Sonderfälle: Vindikationslage trotz grundsätzlichen Besitzrechtsverhältnisses

Der „nicht-so-berechtigte“-Besitzer (str.)

Hat der „nicht-so-berechtigte“-Besitzer ein Recht zum Besitz i.S.d. § 986 BGB?

Fraglich ist, ob ein Besitzer, der sein Besitzrecht inhaltlich überschreitet, weiterhin ein Besitzrecht innehat.

Beispiel: A verleiht sein Motorrad an B, sodass dieser den Sommer über damit fahren darf; B zerstört das Motorrad vorsätzlich

  • e.A.: (-) Nein, kein Besitzrecht mehr
    (pro) Das konkret ausgeübte Besitzrecht ist nicht vom normativen Recht zum Besitz umfasst.

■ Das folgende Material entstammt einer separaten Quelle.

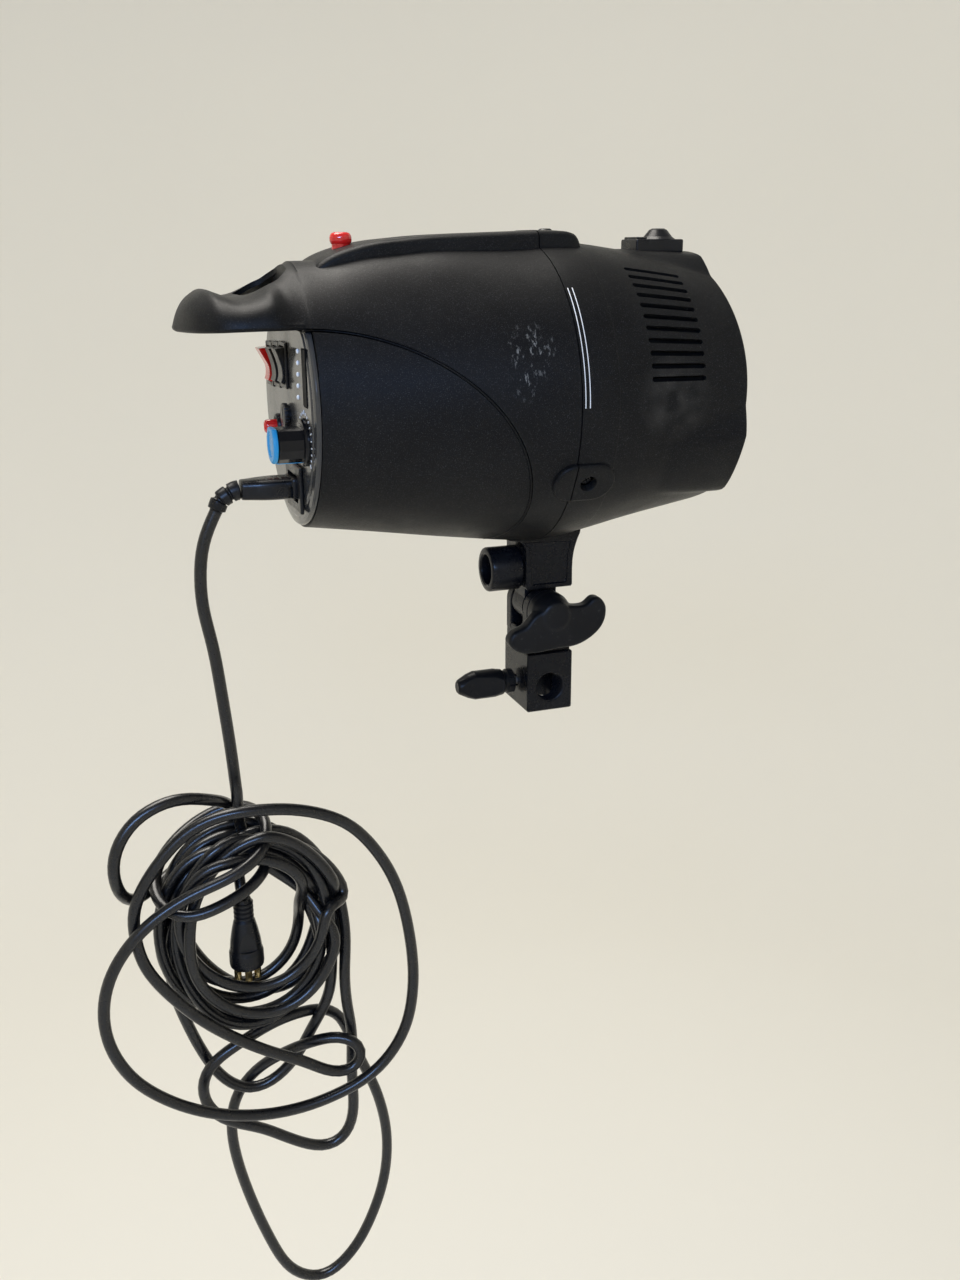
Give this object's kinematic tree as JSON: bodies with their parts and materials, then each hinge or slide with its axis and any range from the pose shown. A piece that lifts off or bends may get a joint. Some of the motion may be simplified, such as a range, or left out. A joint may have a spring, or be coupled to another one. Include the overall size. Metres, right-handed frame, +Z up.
{
  "type": "monolight strobe",
  "caption": "Studio monolight flash head in a black barrel casing, on a tilting stand bracket with an umbrella tube, its mains lead tied up in a bundle.",
  "frame": {"origin": "centre of the mouth of the stand socket, on the underside of the stand block", "axes": "+Z up along the stand socket, +X along the level barrel towards the flash tube, +Y to the right-hand side of the head seen from its control panel"},
  "size_m": [0.3508, 0.1496, 0.598],
  "materials": {
    "casing_plastic": "fine-grained matt black",
    "panel_plastic": "glossy grey",
    "control_black": "satin black",
    "switch_red": "glossy translucent red",
    "knob_blue": "satin bright blue",
    "grip_plastic": "charcoal, slightly rough",
    "bracket_metal": "satin black coating",
    "steel": "plain steel",
    "copper_winding": "varnished winding",
    "transformer_core": "varnished core and winding",
    "aluminium": "satin",
    "circuit_board": "green board",
    "ceramic": "off-white",
    "glass": "clear, slightly frosted",
    "capacitor_sleeve": "dark blue shrink sleeve",
    "cord_jacket": "glossy black jacket"
  },
  "bodies": {
    "bracket": {"stand_block": "bracket_metal", "pivot_bolt": "steel", "pivot_nut": "steel", "friction_washer_left": "steel", "friction_washer_right": "steel"},
    "head": {"rear_upper_shell": "casing_plastic", "rear_lower_shell": "casing_plastic", "front_shell": "casing_plastic", "rear_panel": "panel_plastic", "power_rocker_frame": "control_black", "lamp_rocker_frame": "control_black", "sound_rocker_frame": "control_black", "test_button_bezel": "control_black", "fuse_holder": "control_black", "indicator_window": "control_black", "mains_inlet": "control_black", "mains_connector": "control_black", "strain_relief": "control_black", "shell_screw_left": "control_black", "shell_screw_right": "control_black", "top_screw_cap": "control_black", "slave_cell": "control_black", "slave_dome": "switch_red", "bracket_foot": "bracket_metal", "umbrella_tube": "bracket_metal", "lock_spring": "steel", "foot_screw_rear": "steel", "foot_screw_front": "steel", "power_potentiometer": "steel", "trigger_transformer": "copper_winding", "charging_transformer": "transformer_core", "accessory_mount_plate": "aluminium", "inner_chassis": "aluminium", "power_board": "circuit_board", "control_board": "circuit_board", "tube_base": "ceramic", "lamp_socket": "ceramic", "flash_tube": "glass", "glass_cover": "glass", "modelling_lamp": "glass", "capacitor_left": "capacitor_sleeve", "capacitor_right": "capacitor_sleeve"},
    "handle": {"tilt_handle": "grip_plastic"},
    "lock_knob": {"stand_lock_knob": "grip_plastic", "stand_lock_screw": "steel"},
    "dial": {"power_knob": "control_black", "knob_cap": "knob_blue"},
    "power_key": {"power_rocker_key": "switch_red"},
    "lamp_key": {"lamp_rocker_key": "control_black"},
    "sound_key": {"sound_rocker_key": "control_black"},
    "test_key": {"test_button": "switch_red"},
    "fuse_carrier": {"fuse_cap": "control_black"},
    "accessory_lock": {"lock_slider": "control_black", "lock_latch": "steel"},
    "cord": {"cord_drop": "cord_jacket", "cord_bundle": "cord_jacket", "cord_loop_front": "cord_jacket", "cord_loop_low": "cord_jacket", "cord_loop_middle": "cord_jacket", "mains_plug": "control_black"}
  },
  "joints": [
    {"name": "head_tilt", "type": "hinge", "parent": "bracket", "child": "head", "pos_m": [-0.002, 0, 0.0565], "axis": [0, -1, 0], "range_deg": [-35, 70]},
    {"name": "tilt_handle_turn", "type": "hinge", "parent": "bracket", "child": "handle", "pos_m": [-0.002, 0, 0.0565], "axis": [0, -1, 0], "range_deg": [0, 270]},
    {"name": "stand_lock_turn", "type": "hinge", "parent": "bracket", "child": "lock_knob", "pos_m": [-0.0152, 0, 0.0135], "axis": [1, 0, 0], "range_deg": [0, 540]},
    {"name": "power_rocker", "type": "hinge", "parent": "head", "child": "power_key", "pos_m": [-0.133, 0.033, 0.185], "axis": [0, 1, 0], "range_deg": [0, 14]},
    {"name": "lamp_rocker", "type": "hinge", "parent": "head", "child": "lamp_key", "pos_m": [-0.133, 0.0165, 0.186], "axis": [0, 1, 0], "range_deg": [0, 14]},
    {"name": "sound_rocker", "type": "hinge", "parent": "head", "child": "sound_key", "pos_m": [-0.133, 0.0005, 0.187], "axis": [0, 1, 0], "range_deg": [0, 14]},
    {"name": "power_dial", "type": "hinge", "parent": "head", "child": "dial", "pos_m": [-0.1318, -0.037, 0.1555], "axis": [1, 0, 0], "range_deg": [-135, 135]},
    {"name": "test_press", "type": "slide", "parent": "head", "child": "test_key", "axis": [1, 0, 0], "range_m": [0, 0.0025], "stiffness_N_per_m": 300},
    {"name": "fuse_turn", "type": "hinge", "parent": "head", "child": "fuse_carrier", "pos_m": [-0.1318, -0.003, 0.1635], "axis": [1, 0, 0], "range_deg": [0, 90]},
    {"name": "accessory_lock_slide", "type": "slide", "parent": "head", "child": "accessory_lock", "axis": [-1, 0, 0], "range_m": [0, 0.005], "stiffness_N_per_m": 400, "deforming": ["lock_spring"]},
    {"name": "cord_swing", "type": "hinge", "parent": "head", "child": "cord", "pos_m": [-0.1724, -0.014, 0.1188], "axis": [0, -1, 0], "range_deg": [-70, 35]}
  ],
  "couplings": [
    {"joint": "cord_swing", "follows": "head_tilt", "ratio": -1}
  ]
}
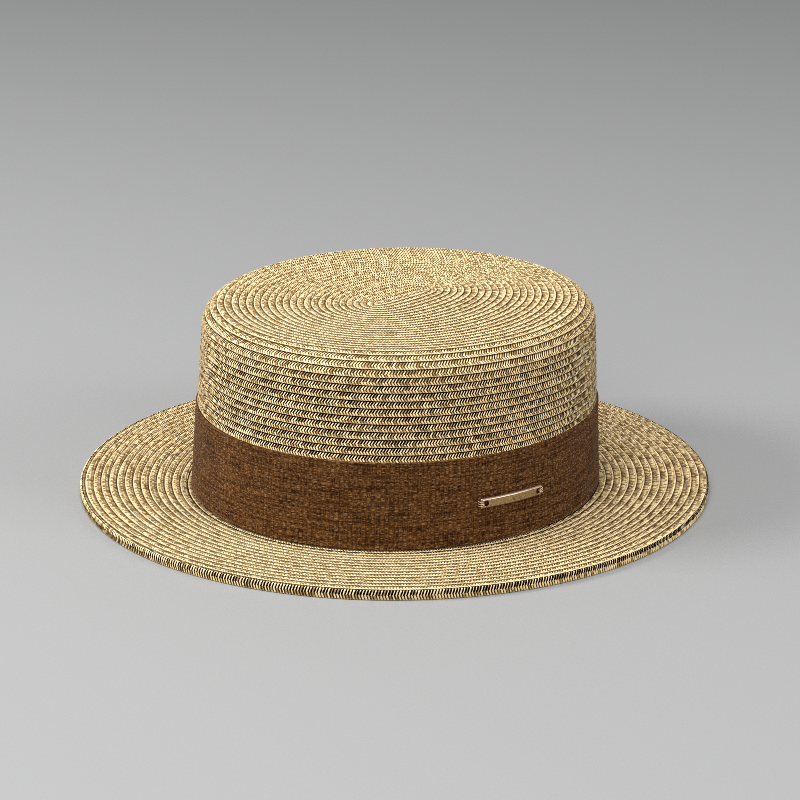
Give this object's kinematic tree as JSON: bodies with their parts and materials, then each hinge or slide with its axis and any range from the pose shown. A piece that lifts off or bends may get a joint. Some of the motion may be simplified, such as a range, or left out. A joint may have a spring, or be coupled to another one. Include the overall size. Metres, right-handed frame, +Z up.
{
  "type": "straw boater hat",
  "caption": "Straw boater hat: flat-topped oval crown and flat brim of sewn braid, a plain ribbon band and a small bare metal plate.",
  "frame": {"origin": "middle of the oval that the hat rests on, at the height of the surface under it", "axes": "+Z up out of the tip, -Y towards the hat's front, +X towards the wearer's left, where the plate is"},
  "size_m": [0.2804, 0.2984, 0.0891],
  "materials": {
    "pale_straw": "sewn paper-straw braid, pale gold with brown gaps, dry with a slight sheen",
    "brown_ribbon": "matt linen-look woven ribbon with slubs",
    "pale_gold": "satin rose gold"
  },
  "bodies": {
    "root": {"crown": "pale_straw", "brim": "pale_straw", "brim_edge": "pale_straw", "band": "brown_ribbon", "band_lap": "brown_ribbon", "plate": "pale_gold"}
  },
  "joints": []
}
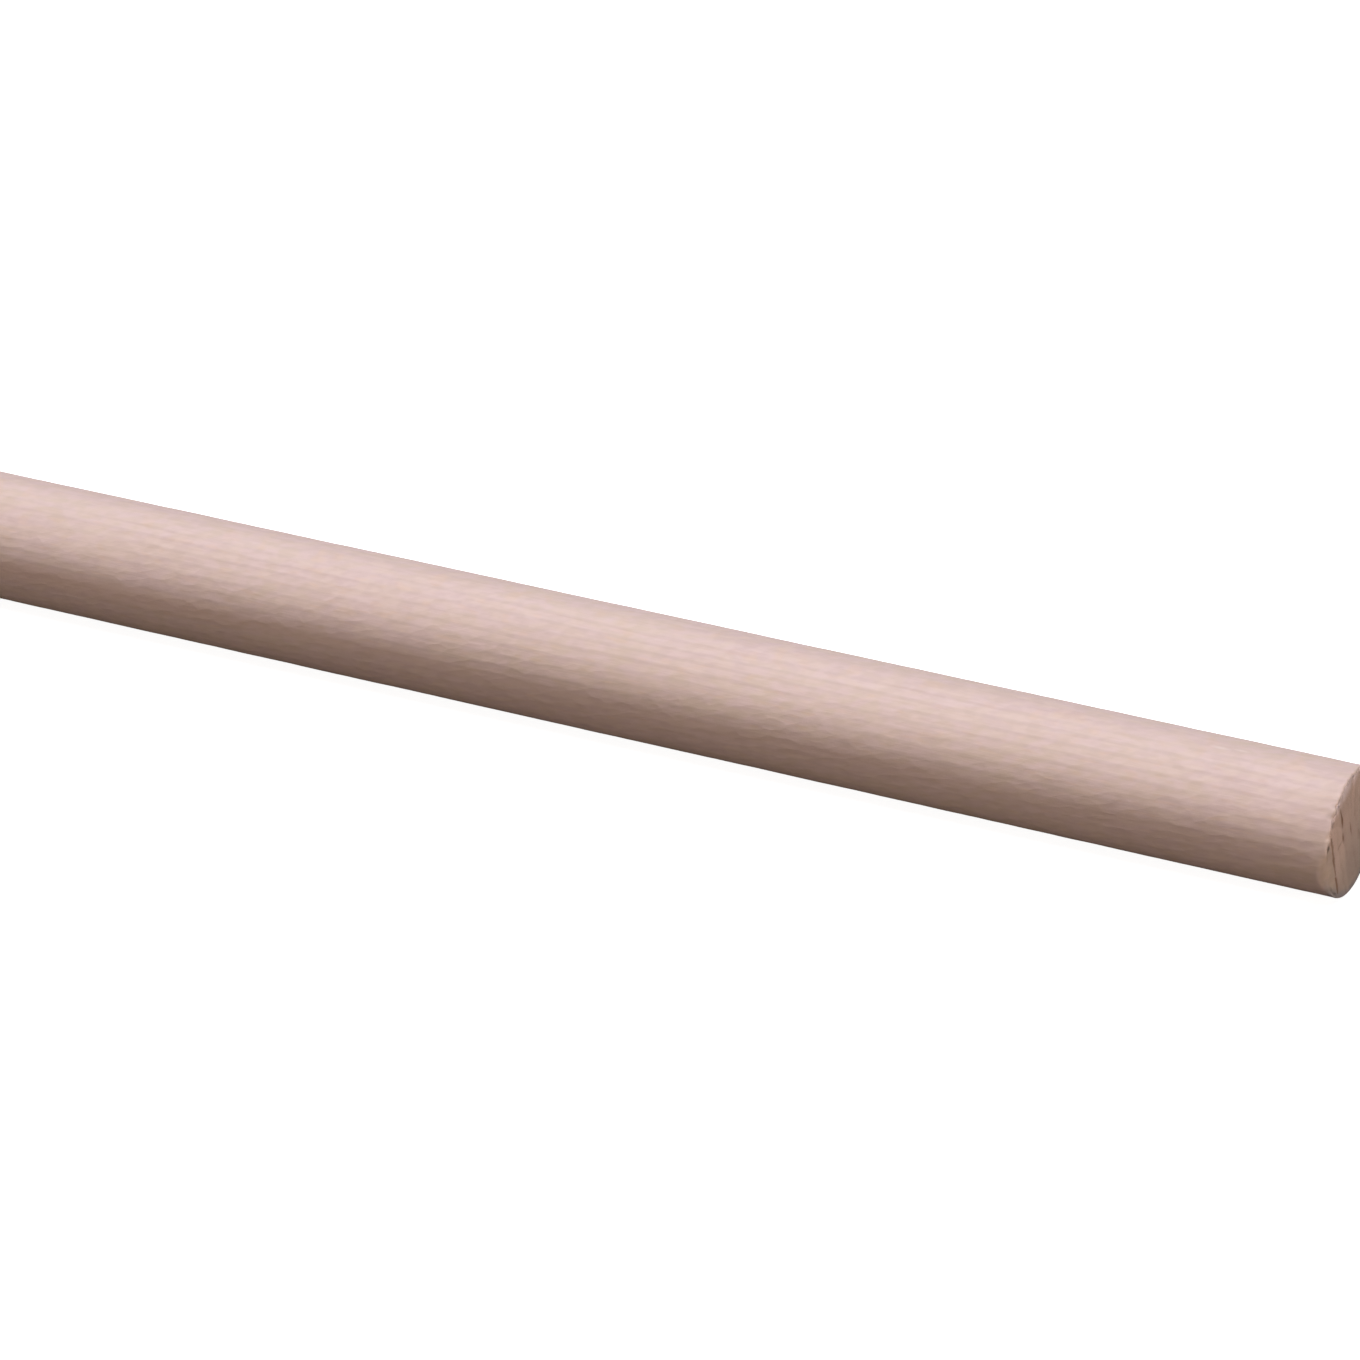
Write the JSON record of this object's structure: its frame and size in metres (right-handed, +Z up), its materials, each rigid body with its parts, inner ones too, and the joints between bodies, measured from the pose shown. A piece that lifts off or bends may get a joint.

  • h.M.: (+) Ja, weiterhin bestehendes Besitzrecht
    Das Recht zum Besitz bleibt grundsätzlich bestehen.
    (pro) Systematik: Der Eigentümer ist durch vertragliche und deliktische Ansprüche ausreichend geschützt; die Haftungsprivilegien des berechtigten Besitzers wie z.B. § 606 BGB dürfen nicht durch §§ 987 ff. BGB unterlaufen werden.

 

Der „nicht-mehr-berechtigte“-Besitzer

Hat der „nicht-mehr-berechtigte“-Besitzer ein Recht zum Besitz i.S.d. § 986 BGB?

Fraglich ist, ob ein Besitzer, der sein Besitzrecht zeitlich überschreitet, weiterhin ein Besitzrecht innehat.

Beispiel: A verleiht sein Motorrad an B, sodass dieser den Sommer über (bis Ende September) damit fahren darf; B gibt das Motorrad auch nach Ende September nicht zurück

  • e.A.: (+) Ja, weiterhin bestehendes Besitzrecht 
    (pro) Systematik: Der Eigentümer ist durch Rückabwicklungsvorschriften und deliktische Ansprüche hinreichend geschützt.

  • h.M.: (-) Nein, kein Besitzrecht mehr
    (pro) Systematik: Sonst bleibt § 985 BGB nur der Anwendungsbereich des unfreiwilligen Besitzverlustes, der bereits durch § 1007 II BGB geschützt ist.